Monday, April 4, 2016

Jeffrey Dahmer's Boyhood Home For Rent During GOP Convention


The Ohio childhood home of serial killer Jeffrey Dahmer, available for rent in time for the Republican National Convention this summer, could have been had for $8,000 a month until Friday afternoon, when the price went up and references to the infamous criminal came down.


The home where Dahmer grew up and in 1978 committed his first murder is in Bath, Ohio, 26 miles south of Cleveland, where the convention is scheduled to be held in July. The listing on a real-estate company website initially included a reference to Dahmer but on Friday that was removed and the price had been increased to $10,000 a month.
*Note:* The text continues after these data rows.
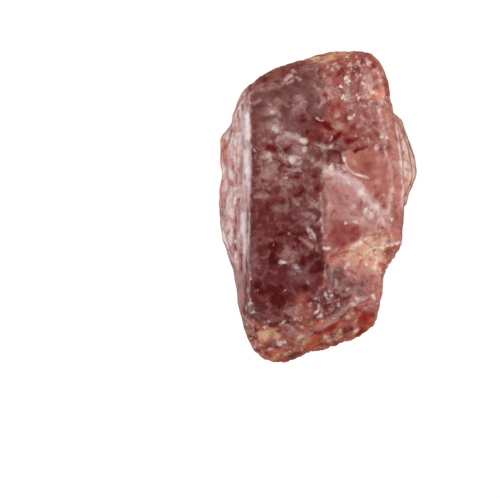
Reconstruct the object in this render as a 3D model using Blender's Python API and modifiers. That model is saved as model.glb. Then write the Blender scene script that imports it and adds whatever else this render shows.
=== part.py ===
"""A rough, water-worn spinel crystal, lying on one of its octahedral faces.

The crystal is a single solid. It grew as a stack of parallel layers, and was broken and rounded afterwards.
The script stacks the growth layers, trims them to the crystal's flat faces, takes the larger breaks out of
them, fuses everything, chips and roughens the surface, and cuts the resting face flat.

Work is done in millimetres; the finished mesh is scaled to metres. +Z is up, +Y runs along the crystal,
and the origin is on the resting face, under the middle of the crystal's box.
"""

import math

import bmesh
import bpy
import numpy as np
from mathutils import Matrix, Vector, noise

MM = 0.001  # metres in a millimetre

# Driving dimensions, in millimetres.
LENGTH = 11.2
WIDTH = 7.16
HEIGHT = 5.4

# How the surface is meshed.
VOXEL = 0.10
TRIANGLES = 10400

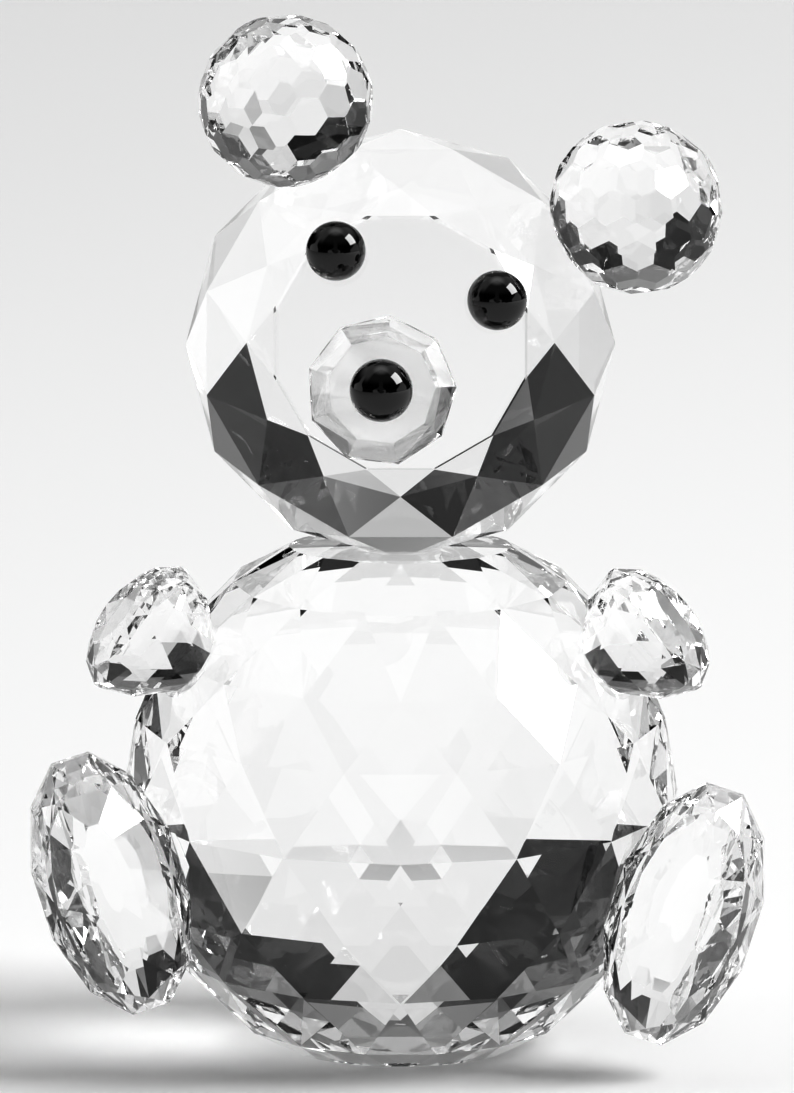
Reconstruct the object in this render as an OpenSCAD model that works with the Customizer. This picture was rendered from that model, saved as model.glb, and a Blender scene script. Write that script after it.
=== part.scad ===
// Sitting bear figurine of cut crystal: twelve cut pieces that meet on ground flats,
// joined by thin clear films of adhesive. The bear faces -Y and stands on the plane z = 0.
// Left and right are the sides as a viewer in front of the bear sees them.

/* [Body] */
// Diameter of the ball that the body is cut from
body_d = 40; // [36:0.5:44]
// Height of the body from its base to the neck's flat
body_height = 36.4; // [36:0.1:36.4]
// Facets in one ring of the body
body_facets = 15; // [14:1:16]
// Lean of the body's rings of facets towards the front
body_lean = 4; // [0:0.5:5]

/* [Head] */
// Diameter of the ball that the head is cut from
head_d = 30.6; // [28:0.2:34]
// Facets in one ring of the head
head_facets = 12; // [10:2:16]
// How far the axis of the head's facets, which the face looks along, rises from the level
head_axis_rise = 8; // [4:1:12]
// Angle from that axis to the corners of the face's flat
face_flat_angle = 37; // [36:0.5:38]
// Lean of the face towards the right
face_lean = 17; // [0:1:25]
// Shift of the eyes, snout and nose to the right, negative to the left
face_shift = -0.3; // [-0.4:0.1:0.4]

/* [Ears] */
// Diameter of the ball that an ear is cut from
ear_d = 12.2; // [10:0.2:14]
// Facets in one ring of an ear
ear_facets = 14; // [12:2:18]
// Turn of each ear from the middle of the face
ear_turn = 75; // [70:0.5:80]
// Rise of each ear above the middle of the head
ear_rise = 47.5; // [42:0.5:52]

/* [Eyes and nose] */
// Diameter of an eye
eye_d = 4.2; // [3:0.1:5]
// Distance between the middles of the eyes
eye_spread = 11.8; // [10:0.1:12]
// How far the eyes sit above the middle of the face
eye_lift = 4.8; // [4:0.1:4.9]
// Diameter of the nose
nose_d = 4.4; // [3:0.1:5]

/* [Snout] */
// Diameter of the snout at its widest
snout_d = 10.6; // [9:0.2:12]
// Diameter of the snout's front flat
snout_front_d = 7.6; // [6.5:0.1:8]
// Depth of the snout from the head to its front flat
snout_depth = 5.4; // [4:0.1:7]
// Facets around the snout
snout_facets = 9; // [8:1:12]
// How far the snout sits below the middle of the face
snout_drop = 3.6; // [3:0.1:4]

/* [Arms] */
// Length of an arm's stone
arm_length = 10.6; // [9:0.2:12]
// Width of an arm's stone
arm_width = 8; // [7:0.2:9]
// Corners around an arm's stone
arm_corners = 12; // [8:2:16]
// Turn of the left arm from the front
left_arm_turn = -67; // [-75:1:-60]
// Turn of the right arm from the front
right_arm_turn = 64; // [60:1:75]
// Rise of the arms above the middle of the body
arm_rise = 34; // [28:1:36]
// How far an arm hangs down from the level
arm_droop = 65; // [40:1:90]

/* [Legs] */
// Length of a leg's stone
leg_length = 19.4; // [17:0.2:21]
// Width of a leg's stone
leg_width = 10.6; // [9.4:0.2:11]
// Depth of a leg's stone from sole to back
leg_depth = 9; // [8:0.2:10]
// Corners around a leg's stone
leg_corners = 12; // [10:2:18]
// Turn of each leg from the front
leg_turn = 60; // [55:1:65]
// Rise of the left leg from the middle of the body
left_leg_rise = -10; // [-15:1:-5]
// Rise of the right leg from the middle of the body
right_leg_rise = -15.5; // [-18:0.5:-8]
// Lean of each sole, with its top outwards
leg_lean = 17.5; // [10:0.5:25]
// Turn of each sole towards the middle
sole_turn = 6; // [0:1:12]

/* [Adhesive] */
// Thickness of an adhesive film
film_thickness = 0.1; // [0.05:0.01:0.15]

/* [Hidden] */

crystal = [0.93, 0.95, 0.97];
jet = [0.02, 0.02, 0.02];
adhesive = [0.97, 0.97, 0.93];

// Rings of corners of the body and the head, as [part of a step turned, angle from the axis]
body_rings = [[0, 90], [0.5, 72], [0, 57], [0.5, 37], [0, 21]];
head_rings = [[0, 90], [0.5, 68], [0, 45], [0.5, face_flat_angle]];
// Rings of facets of an ear, as angles from its axis
ear_rings = [90, 68, 46, 25];

body_r = body_d / 2;
head_r = head_d / 2;
ear_r = ear_d / 2;
body_centre = body_height / 2;
// The neck's flat and the face's flat, from the middle of the head
neck_flat = 0.941 * head_r;
face_flat = head_r * cos(face_flat_angle);
head_centre = body_height + film_thickness + neck_flat;
// Ground flats, from the middle of the piece that they are ground into
ear_seat = 0.94 * head_r;
arm_seat = 0.97 * body_r;
leg_seat = 0.968 * body_r;
ear_flat = 0.88 * ear_r;
eye_flat = 0.88 * eye_d / 2;
nose_flat = 0.8 * nose_d / 2;
leg_flat = 0.43 * leg_width;
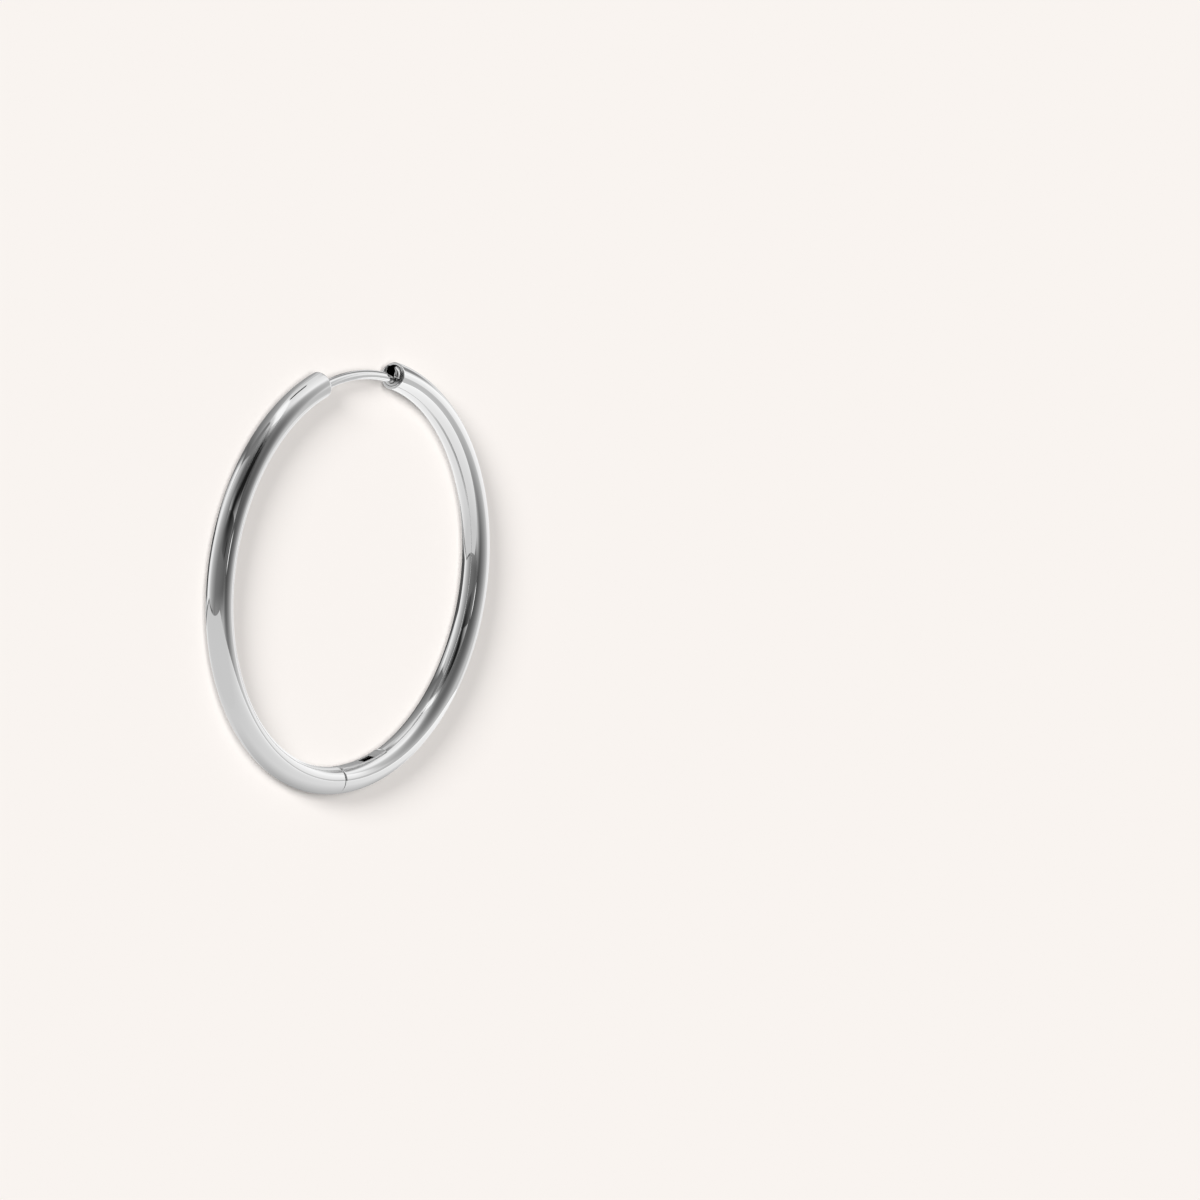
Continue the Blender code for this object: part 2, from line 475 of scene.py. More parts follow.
@dataclass(frozen=True)
class HandlingMarks:
    """Node group of fine hairlines that run round the hoop, and of soft smudges.

    Attributes:
        hoop: The hoop that the hairlines run round.
    """

    hoop: Hoop

    def build(self) -> bpy.types.NodeTree:
        """Makes the group.

        Returns:
            The group, with the outputs Roughness and Height.
        """
        tree = new_group("handling_marks", {"Base Roughness": 0.05, "Hairline": 0.02, "Smudge": 0.02,
                                            "Hairline Scale": 9000.0, "Stretch": 60.0},
                         ("Roughness", "Height"))
        graph = Graph(tree)
        given = graph.node("NodeGroupInput")
        out = graph.node("NodeGroupOutput")
        where = graph.node("ShaderNodeTexCoord").outputs["Object"]
        centred = graph.node("ShaderNodeVectorMath", operation="SUBTRACT")
        graph.join(where, centred.inputs[0])
        centred.inputs[1].default_value = self.hoop.centre
        split = graph.node("ShaderNodeSeparateXYZ")
        graph.join(centred.outputs[0], split.inputs[0])
        turn = graph.math("ARCTAN2", split.outputs["X"], split.outputs["Y"])
        length = graph.math("MULTIPLY", turn, self.hoop.ring_radius)
        squeezed = graph.math("DIVIDE", length, given.outputs["Stretch"])
        radius = graph.math("SQRT", graph.math("ADD", graph.math("POWER", split.outputs["X"], 2.0),
                                               graph.math("POWER", split.outputs["Y"], 2.0)))
        unrolled = graph.node("ShaderNodeCombineXYZ")
        graph.join(squeezed, unrolled.inputs[0])
        graph.join(radius, unrolled.inputs[1])
        graph.join(split.outputs["Z"], unrolled.inputs[2])
        lines = graph.node("ShaderNodeTexNoise")
        graph.join(unrolled.outputs[0], lines.inputs["Vector"])
        graph.join(given.outputs["Hairline Scale"], lines.inputs["Scale"])
        lines.inputs["Detail"].default_value = 3.0
        smudge = graph.noise(centred.outputs[0], 260.0, 3.0)
        line = graph.math("SUBTRACT", lines.outputs["Fac"], 0.5)
        rough = graph.math("ADD", given.outputs["Base Roughness"],
                           graph.math("MULTIPLY", line, given.outputs["Hairline"]))
        rough = graph.math("ADD", rough, graph.math("MULTIPLY", graph.ramp(smudge, 0.45, 0.75),
                                                    given.outputs["Smudge"]), clamp=True)
        graph.join(rough, out.inputs["Roughness"])
        graph.join(lines.outputs["Fac"], out.inputs["Height"])
        return tree


@dataclass(frozen=True)
class Steel:
    """A steel finish with hairlines and smudges.

    Attributes:
        name: Name of the material.
        colour: Linear base colour.
        roughness: Roughness of the clean metal.
        hairline: How much hairlines change the roughness.
        smudge: How much smudges add to it.
        line_scale: Scale of the hairlines.
        stretch: How much longer than wide the hairlines are.
        relief: Depth of the hairlines' bump, in metres.
    """

    name: str
    colour: Colour
    roughness: float
    hairline: float
    smudge: float
    line_scale: float = 9000.0
    stretch: float = 60.0
    relief: float = 0.0

    def build(self, marks: bpy.types.NodeTree) -> bpy.types.Material:
        """Makes the material.

        Args:
            marks: The handling marks group.

        Returns:
            The material.
        """
        material = bpy.data.materials.new(self.name)
        material.use_nodes = True
        graph = Graph(material.node_tree)
        shader = graph.node("ShaderNodeBsdfPrincipled")
        out = graph.node("ShaderNodeOutputMaterial")
        graph.join(shader.outputs[0], out.inputs["Surface"])
        shader.inputs["Base Color"].default_value = (*self.colour, 1)
        shader.inputs["Metallic"].default_value = 1.0
        group = graph.node("ShaderNodeGroup", node_tree=marks)
        for key, value in (("Base Roughness", self.roughness), ("Hairline", self.hairline),
                           ("Smudge", self.smudge), ("Hairline Scale", self.line_scale),
                           ("Stretch", self.stretch)):
            group.inputs[key].default_value = value
        graph.join(group.outputs["Roughness"], shader.inputs["Roughness"])
        if self.relief:
            bump = graph.node("ShaderNodeBump")
            bump.inputs["Strength"].default_value = 1.0
            bump.inputs["Distance"].default_value = self.relief
            graph.join(group.outputs["Height"], bump.inputs["Height"])
            graph.join(bump.outputs["Normal"], shader.inputs["Normal"])
        return material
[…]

Dahmer was convicted in 1992 in the murder and dismemberment of 17 boys and men, some of whom he ate, over a period of 14 years. He was beaten to death in 1994 by another prison inmate while serving 15 life terms in Wisconsin, where most of the murders took place after he moved there.


 



The listing by Howard Hanna, the official real estate broker for the convention, had been up since February and initially included the fact that the three-bedroom, two-bathroom, 2,170-square-foot home was once occupied by Dahmer.


It had described the house as a “mid-century modern home with a true park-like setting. Smoking and animals okay. This is Jeffrey Dahmer's childhood home. Close to Cuyahoga Valley National Park, Montrose shopping. Easy access to I-77 highway.” By Friday afternoon, the Dahmer sentence had been removed.


Julia Domenick, the listing agent at Hanna, could not be reached for comment.


In 1978, at age 18, Dahmer killed a teenaged hitchhiker, then dismembered and buried the body in a shallow grave behind the Bath house.


Homeowner Chris Butler, a member of the Akron-based punk band The Waitresses, bought the house in 2005 for $295,000 after its history was disclosed. He could not be reached for comment.


(Story corrects third paragraph to say that Dahmer was serving terms in Wisconsin, not Minnesota).